К такому чтению нужно привыкать. Потому широкой публике Рябов приглянулся не сразу. О нем заговорили после 2019 года, когда роман «Пес» вошел в шорт-лист премии «Нацио­нальный бестселлер».

«Пес» — роман странный. У Алексея Бобровского умирает жена, кредиторы покойницы принимаются выбивать из него долги, родственники ее — выгонять из квартиры. Герой бездея­телен, но сюжет несется, как динамичный монтаж. История страшная: горе, бесчеловечность, насилие, трупы. А от нелепости и абсурда то и дело вырывается смешок. И вроде пишет Рябов о том, что жизнь у нас плохая и жить ее больно, а пробивается сквозь текст что-то неуловимо светлое.

Первый шок узнавания — вернее, неузнавания — проходит, за последние годы Рябов прижился в литературе: четыре его книги номинированы на Нацбест. В расширяющемся контексте его творчества многое становится яснее. «Пес» — это прежде всего роман о мире. Любой фантаст знает, что первая ступень запуска собственной вселенной — worldbuilding. «Пес» строит темный-темный рябовский мир, в декорациях которого будет происходить действие каждой его книги: грязные подъезды, грязный секс и грязные люди.
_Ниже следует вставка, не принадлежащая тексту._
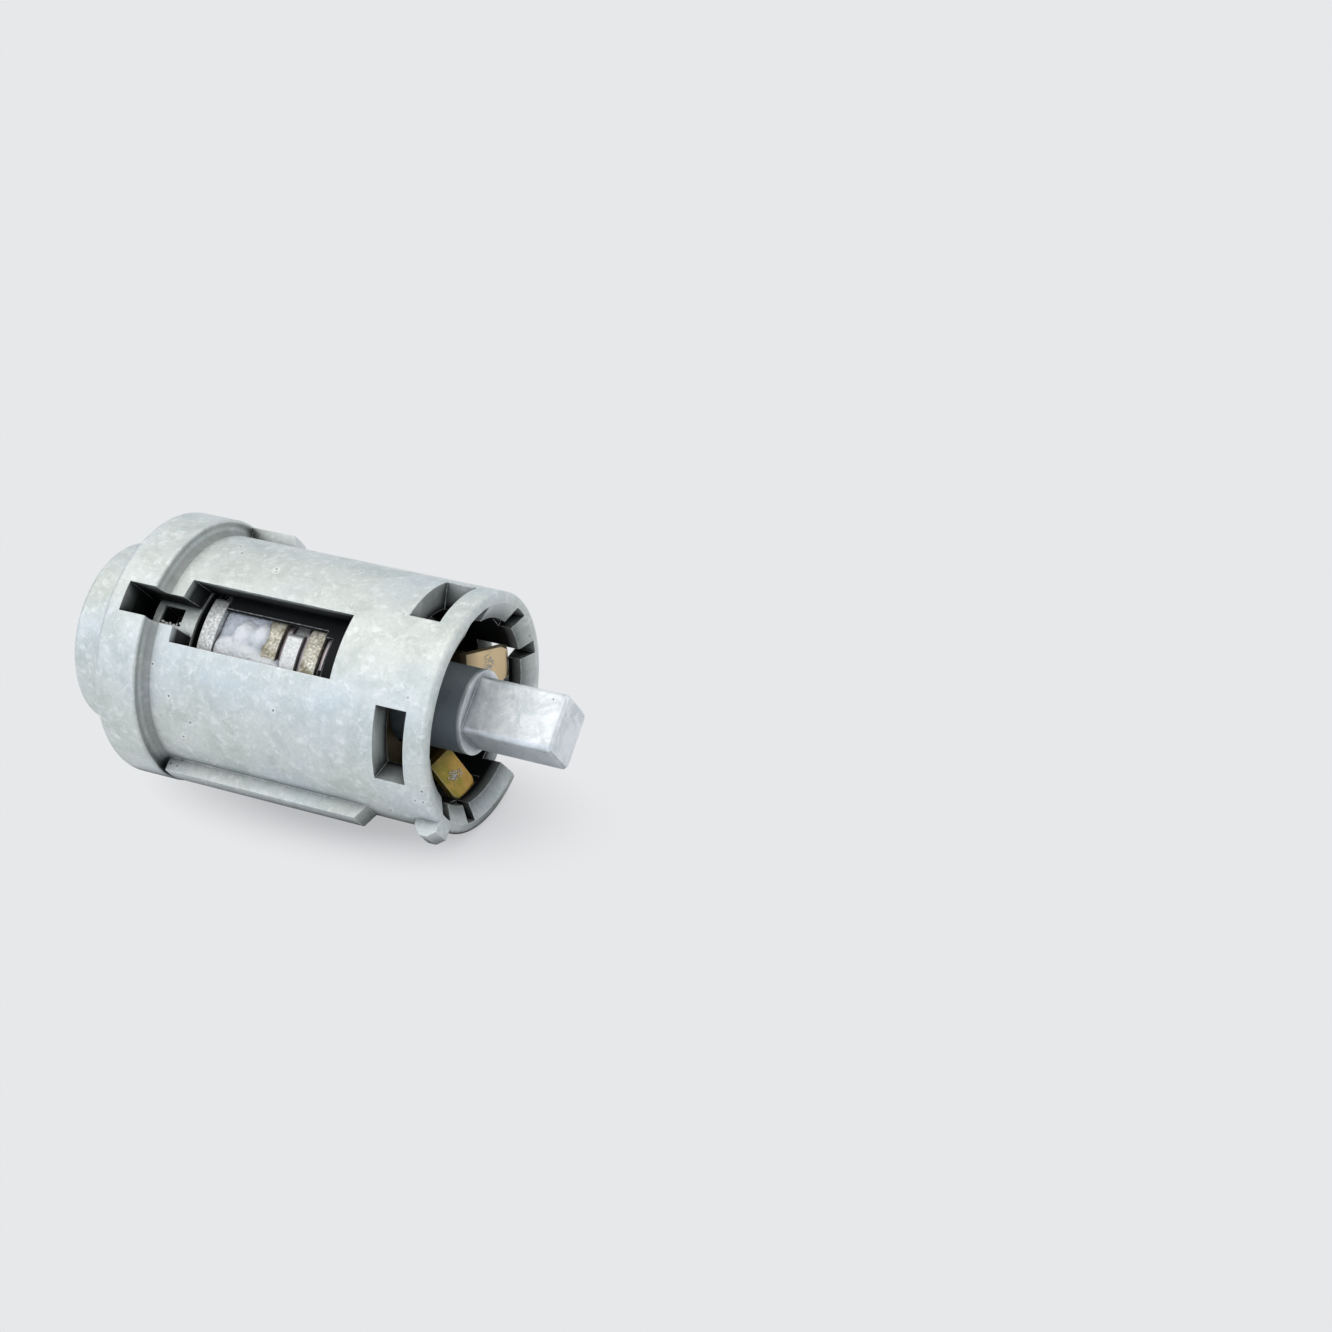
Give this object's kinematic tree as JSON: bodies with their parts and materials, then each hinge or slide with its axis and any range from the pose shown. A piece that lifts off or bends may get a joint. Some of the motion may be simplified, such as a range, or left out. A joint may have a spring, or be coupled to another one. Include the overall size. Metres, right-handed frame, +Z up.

Поэтому в «Псе» еще так много социального и так мало психологического, все его персонажи условны и однозначны: хорошие (страдальцы Бобровский, Кристина) и плохие (маньяк Игнатьев, слизняк Никита). А наблюдает этот мир и вовсе мертвый герой. Ведь, если присмотреться, Алексей Бобровский умер еще в Чечне, когда после контузии товарищи внесли его в транспорт вперед ногами. И теперь — как неупокоенным мертвецом — им движет только одно незавершенное дело: вернуть в землю тело женщины — случайной жертвы в Грозном двадцать лет назад и жены Насти теперь.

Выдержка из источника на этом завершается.